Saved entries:
——————
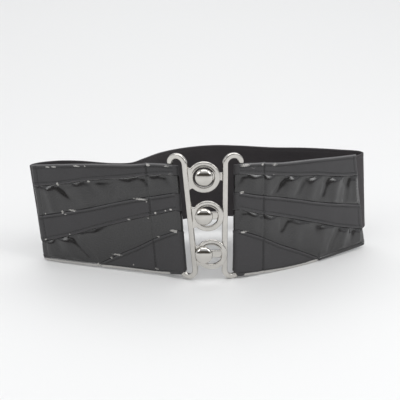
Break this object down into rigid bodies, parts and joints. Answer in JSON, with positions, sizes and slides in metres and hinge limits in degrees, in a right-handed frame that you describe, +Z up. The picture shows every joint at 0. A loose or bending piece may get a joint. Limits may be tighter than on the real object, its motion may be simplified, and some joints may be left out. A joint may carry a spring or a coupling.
{
  "type": "elastic waist belt",
  "caption": "Wide elastic waist belt with fanned matte and patent leather front panels and a hooked metal clasp, shown fastened.",
  "frame": {"origin": "on the standing surface, under the middle of the belt's box", "axes": "+X along the front from the wearer's right hand side to the left hand side as drawn, +Y from the clasp towards the back, +Z up"},
  "size_m": [0.3268, 0.1304, 0.125],
  "materials": {
    "matte_leather": "matte black imitation leather",
    "patent_leather": "glossy black patent imitation leather",
    "elastic": "black woven elastic",
    "clasp_metal": "polished warm silver plating"
  },
  "bodies": {
    "root": {"left_top_strip": "matte_leather", "left_upper_patent": "patent_leather", "left_middle_strip": "matte_leather", "left_lower_patent": "patent_leather", "left_bottom_strip": "matte_leather", "right_top_strip": "matte_leather", "right_upper_patent": "patent_leather", "right_middle_strip": "matte_leather", "right_lower_patent": "patent_leather", "right_bottom_strip": "matte_leather", "elastic_band": "elastic", "stud_plate": "clasp_metal", "eye_plate": "clasp_metal"}
  },
  "joints": []
}
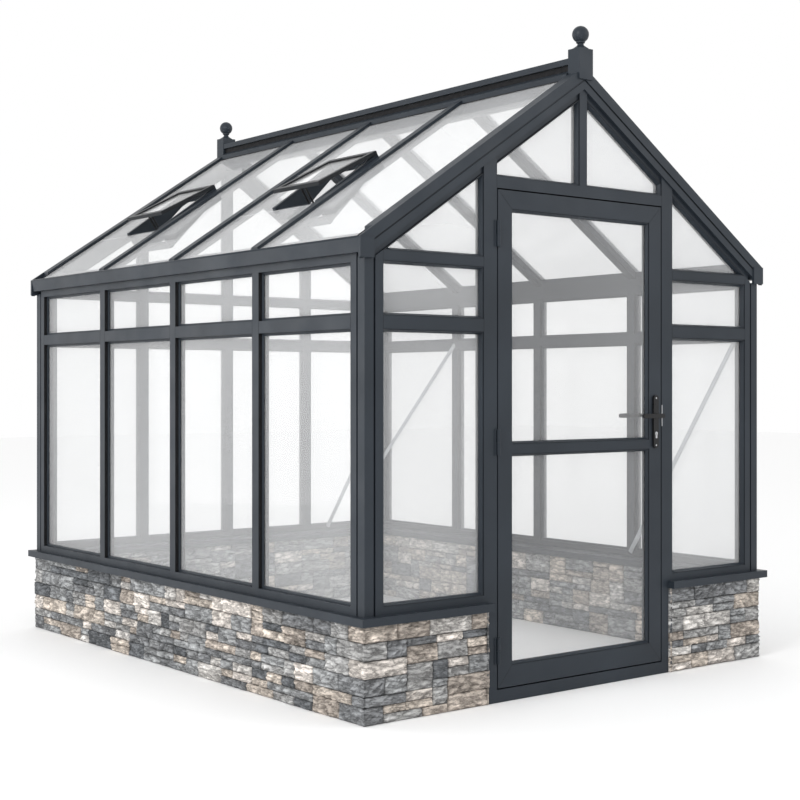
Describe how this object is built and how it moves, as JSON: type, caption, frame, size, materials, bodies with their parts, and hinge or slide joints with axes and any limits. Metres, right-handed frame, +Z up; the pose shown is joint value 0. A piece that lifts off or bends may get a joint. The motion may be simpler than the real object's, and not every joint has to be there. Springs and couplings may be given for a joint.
{
  "type": "glass greenhouse",
  "caption": "Glass greenhouse with a dark aluminium frame on a low stone wall, a hinged glazed door in one gable, two open roof vents and ball finials.",
  "frame": {"origin": "centre of the footprint, on the ground", "axes": "+X to the right seen from the door side, +Y along the ridge from the door gable to the back, +Z up"},
  "size_m": [2.45, 3.07, 2.8831],
  "materials": {
    "frame": "satin dark grey powder coat",
    "glass": "clear",
    "stone": "rough split stone",
    "handle": "satin black",
    "brace": "mill finish"
  },
  "bodies": {
    "greenhouse": {"stone_wall_left": "stone", "stone_wall_right": "stone", "stone_wall_back": "stone", "stone_piers_front": "stone", "sill_left": "frame", "sill_right": "frame", "sill_back": "frame", "sill_front": "frame", "corner_posts": "frame", "left_wall_frame": "frame", "left_wall_transoms": "frame", "left_wall_glass": "glass", "right_wall_frame": "frame", "right_wall_transoms": "frame", "right_wall_glass": "glass", "back_wall_frame": "frame", "back_wall_transoms": "frame", "back_wall_glass": "glass", "door_posts": "frame", "door_lintel": "frame", "door_threshold": "frame", "king_post": "frame", "front_panel_frames": "frame", "front_transoms": "frame", "front_glass": "glass", "front_gable_rafters": "frame", "back_gable_rafters": "frame", "ridge_beam": "frame", "ridge_cap": "frame", "ridge_finials": "frame", "roof_bars_left": "frame", "roof_bars_right": "frame", "roof_glass_left": "glass", "roof_glass_right": "glass", "eaves_gutters": "frame", "vent_curbs": "frame", "vent_leaf_frames": "frame", "vent_glass": "glass", "vent_stays": "handle", "wall_braces": "brace", "door_hinge_posts": "frame"},
    "door": {"door_hinge_leaves": "frame", "door_leaf": "frame", "door_glass": "glass", "door_handle_plates": "handle"},
    "lever": {"door_lever": "handle"}
  },
  "joints": [
    {"name": "door_hinge", "type": "hinge", "parent": "greenhouse", "child": "door", "pos_m": [-0.502, -1.498, 1.08], "axis": [0, 0, -1], "range_deg": [0, 105]},
    {"name": "lever_turn", "type": "hinge", "parent": "door", "child": "lever", "pos_m": [0.458, -1.4675, 1.178], "axis": [0, -1, 0], "range_deg": [0, 40], "stiffness_Nm_per_rad": 4, "springref_deg": -14.32}
  ]
}
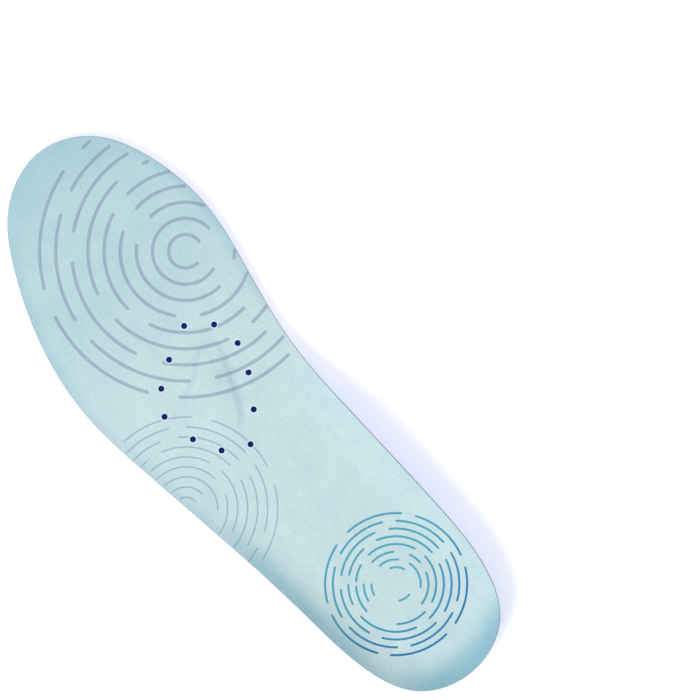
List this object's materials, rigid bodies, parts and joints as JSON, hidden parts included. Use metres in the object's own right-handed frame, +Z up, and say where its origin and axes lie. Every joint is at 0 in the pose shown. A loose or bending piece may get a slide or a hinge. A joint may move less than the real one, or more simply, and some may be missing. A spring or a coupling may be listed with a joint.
{
  "type": "cushioned insole",
  "caption": "Left gel insole with a printed textile cover, heel cup, arch shell, honeycomb heel pad and studded forefoot pad; bends at the ball of the foot.",
  "frame": {"origin": "bottom centre of the bounding box, on the plane of the sole", "axes": "+Y to the heel and -Y to the toe, +X to the outer side of the foot and -X to the arch side, +Z up through the textile cover"},
  "size_m": [0.0949, 0.2801, 0.0169],
  "materials": {
    "cover": "fine brushed knit with a printed ring pattern",
    "foam": "matte closed-cell foam",
    "gel": "glossy translucent gel",
    "shell": "satin moulded",
    "honeycomb": "satin",
    "button": "glossy translucent gel",
    "studs": "glossy"
  },
  "bodies": {
    "rearfoot": {"top_cover_rear": "cover", "foam_sheet_rear": "foam", "gel_base_rear": "gel", "arch_shell": "shell", "heel_honeycomb_pad": "honeycomb", "gel_button": "button"},
    "forefoot": {"top_cover_fore": "cover", "foam_sheet_fore": "foam", "gel_base_fore": "gel", "forefoot_pad": "studs"}
  },
  "joints": [
    {"name": "toe_flex", "type": "hinge", "parent": "rearfoot", "child": "forefoot", "pos_m": [-0.0074, -0.0458, 0.005], "axis": [-0.9516, -0.3074, 0], "range_deg": [0, 50], "stiffness_Nm_per_rad": 0.08}
  ]
}
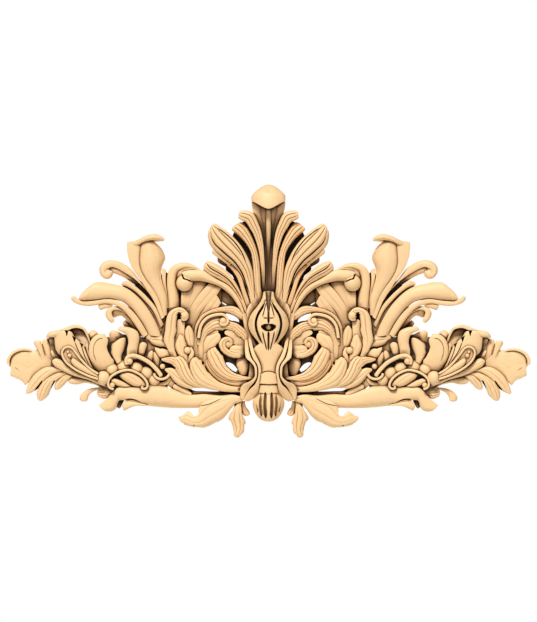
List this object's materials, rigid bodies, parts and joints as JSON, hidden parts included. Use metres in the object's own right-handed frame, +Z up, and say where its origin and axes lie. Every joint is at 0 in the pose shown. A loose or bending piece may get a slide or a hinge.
——————
WHAT YOU WILL DO =
Reproduce the entire listing word for word.

WRITTEN ANSWER =
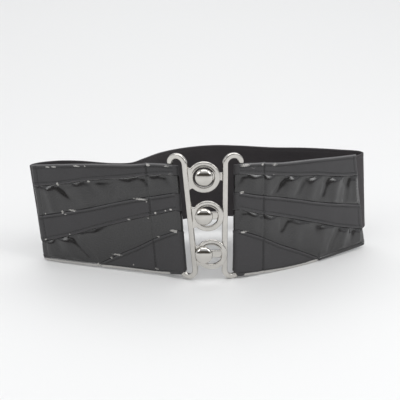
Break this object down into rigid bodies, parts and joints. Answer in JSON, with positions, sizes and slides in metres and hinge limits in degrees, in a right-handed frame that you describe, +Z up. The picture shows every joint at 0. A loose or bending piece may get a joint. Limits may be tighter than on the real object, its motion may be simplified, and some joints may be left out. A joint may carry a spring or a coupling.
{
  "type": "elastic waist belt",
  "caption": "Wide elastic waist belt with fanned matte and patent leather front panels and a hooked metal clasp, shown fastened.",
  "frame": {"origin": "on the standing surface, under the middle of the belt's box", "axes": "+X along the front from the wearer's right hand side to the left hand side as drawn, +Y from the clasp towards the back, +Z up"},
  "size_m": [0.3268, 0.1304, 0.125],
  "materials": {
    "matte_leather": "matte black imitation leather",
    "patent_leather": "glossy black patent imitation leather",
    "elastic": "black woven elastic",
    "clasp_metal": "polished warm silver plating"
  },
  "bodies": {
    "root": {"left_top_strip": "matte_leather", "left_upper_patent": "patent_leather", "left_middle_strip": "matte_leather", "left_lower_patent": "patent_leather", "left_bottom_strip": "matte_leather", "right_top_strip": "matte_leather", "right_upper_patent": "patent_leather", "right_middle_strip": "matte_leather", "right_lower_patent": "patent_leather", "right_bottom_strip": "matte_leather", "elastic_band": "elastic", "stud_plate": "clasp_metal", "eye_plate": "clasp_metal"}
  },
  "joints": []
}
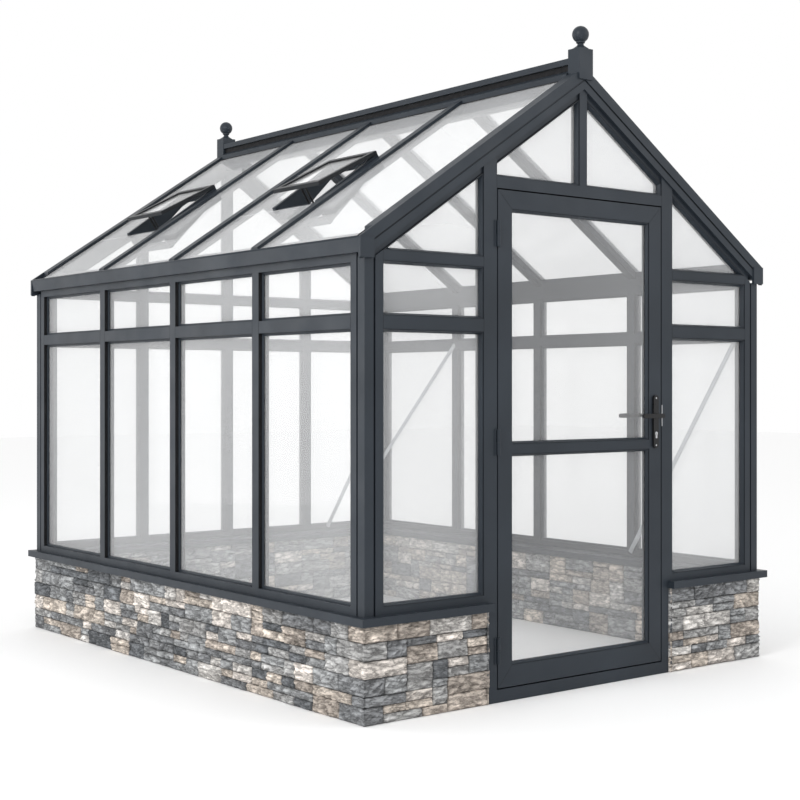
Describe how this object is built and how it moves, as JSON: type, caption, frame, size, materials, bodies with their parts, and hinge or slide joints with axes and any limits. Metres, right-handed frame, +Z up; the pose shown is joint value 0. A piece that lifts off or bends may get a joint. The motion may be simpler than the real object's, and not every joint has to be there. Springs and couplings may be given for a joint.
{
  "type": "glass greenhouse",
  "caption": "Glass greenhouse with a dark aluminium frame on a low stone wall, a hinged glazed door in one gable, two open roof vents and ball finials.",
  "frame": {"origin": "centre of the footprint, on the ground", "axes": "+X to the right seen from the door side, +Y along the ridge from the door gable to the back, +Z up"},
  "size_m": [2.45, 3.07, 2.8831],
  "materials": {
    "frame": "satin dark grey powder coat",
    "glass": "clear",
    "stone": "rough split stone",
    "handle": "satin black",
    "brace": "mill finish"
  },
  "bodies": {
    "greenhouse": {"stone_wall_left": "stone", "stone_wall_right": "stone", "stone_wall_back": "stone", "stone_piers_front": "stone", "sill_left": "frame", "sill_right": "frame", "sill_back": "frame", "sill_front": "frame", "corner_posts": "frame", "left_wall_frame": "frame", "left_wall_transoms": "frame", "left_wall_glass": "glass", "right_wall_frame": "frame", "right_wall_transoms": "frame", "right_wall_glass": "glass", "back_wall_frame": "frame", "back_wall_transoms": "frame", "back_wall_glass": "glass", "door_posts": "frame", "door_lintel": "frame", "door_threshold": "frame", "king_post": "frame", "front_panel_frames": "frame", "front_transoms": "frame", "front_glass": "glass", "front_gable_rafters": "frame", "back_gable_rafters": "frame", "ridge_beam": "frame", "ridge_cap": "frame", "ridge_finials": "frame", "roof_bars_left": "frame", "roof_bars_right": "frame", "roof_glass_left": "glass", "roof_glass_right": "glass", "eaves_gutters": "frame", "vent_curbs": "frame", "vent_leaf_frames": "frame", "vent_glass": "glass", "vent_stays": "handle", "wall_braces": "brace", "door_hinge_posts": "frame"},
    "door": {"door_hinge_leaves": "frame", "door_leaf": "frame", "door_glass": "glass", "door_handle_plates": "handle"},
    "lever": {"door_lever": "handle"}
  },
  "joints": [
    {"name": "door_hinge", "type": "hinge", "parent": "greenhouse", "child": "door", "pos_m": [-0.502, -1.498, 1.08], "axis": [0, 0, -1], "range_deg": [0, 105]},
    {"name": "lever_turn", "type": "hinge", "parent": "door", "child": "lever", "pos_m": [0.458, -1.4675, 1.178], "axis": [0, -1, 0], "range_deg": [0, 40], "stiffness_Nm_per_rad": 4, "springref_deg": -14.32}
  ]
}
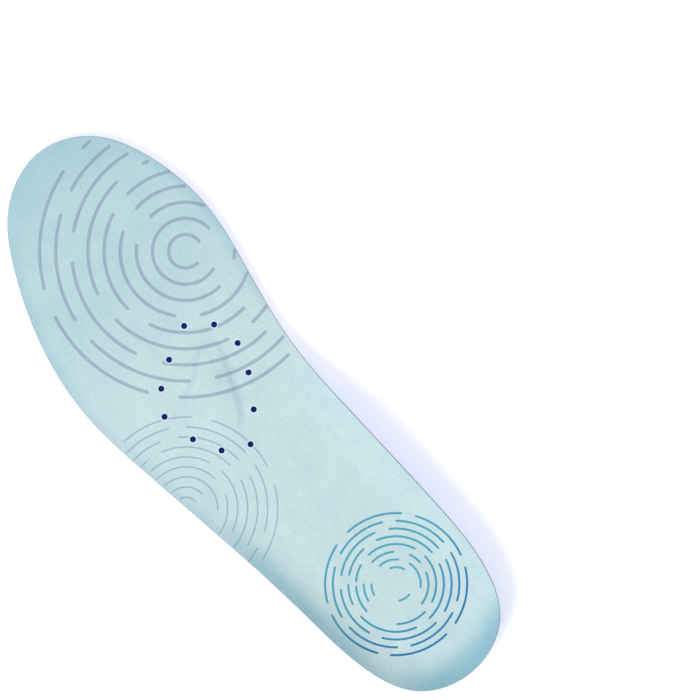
List this object's materials, rigid bodies, parts and joints as JSON, hidden parts included. Use metres in the object's own right-handed frame, +Z up, and say where its origin and axes lie. Every joint is at 0 in the pose shown. A loose or bending piece may get a slide or a hinge. A joint may move less than the real one, or more simply, and some may be missing. A spring or a coupling may be listed with a joint.
{
  "type": "cushioned insole",
  "caption": "Left gel insole with a printed textile cover, heel cup, arch shell, honeycomb heel pad and studded forefoot pad; bends at the ball of the foot.",
  "frame": {"origin": "bottom centre of the bounding box, on the plane of the sole", "axes": "+Y to the heel and -Y to the toe, +X to the outer side of the foot and -X to the arch side, +Z up through the textile cover"},
  "size_m": [0.0949, 0.2801, 0.0169],
  "materials": {
    "cover": "fine brushed knit with a printed ring pattern",
    "foam": "matte closed-cell foam",
    "gel": "glossy translucent gel",
    "shell": "satin moulded",
    "honeycomb": "satin",
    "button": "glossy translucent gel",
    "studs": "glossy"
  },
  "bodies": {
    "rearfoot": {"top_cover_rear": "cover", "foam_sheet_rear": "foam", "gel_base_rear": "gel", "arch_shell": "shell", "heel_honeycomb_pad": "honeycomb", "gel_button": "button"},
    "forefoot": {"top_cover_fore": "cover", "foam_sheet_fore": "foam", "gel_base_fore": "gel", "forefoot_pad": "studs"}
  },
  "joints": [
    {"name": "toe_flex", "type": "hinge", "parent": "rearfoot", "child": "forefoot", "pos_m": [-0.0074, -0.0458, 0.005], "axis": [-0.9516, -0.3074, 0], "range_deg": [0, 50], "stiffness_Nm_per_rad": 0.08}
  ]
}
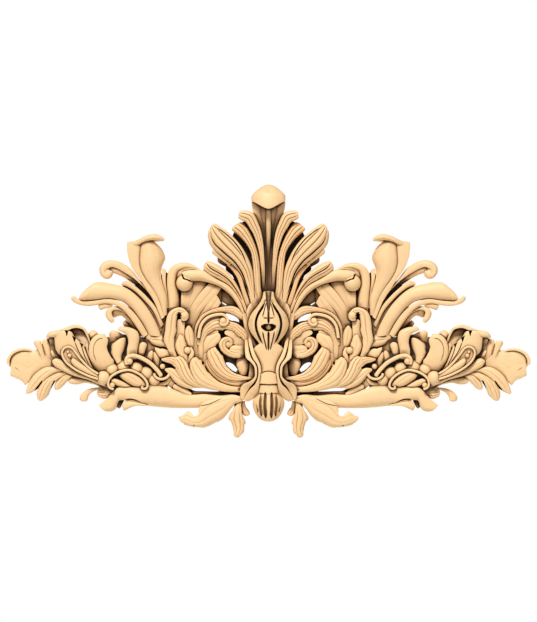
List this object's materials, rigid bodies, parts and joints as JSON, hidden parts included. Use metres in the object's own right-handed frame, +Z up, and say where its origin and axes lie. Every joint is at 0 in the pose shown. A loose or bending piece may get a slide or a hinge.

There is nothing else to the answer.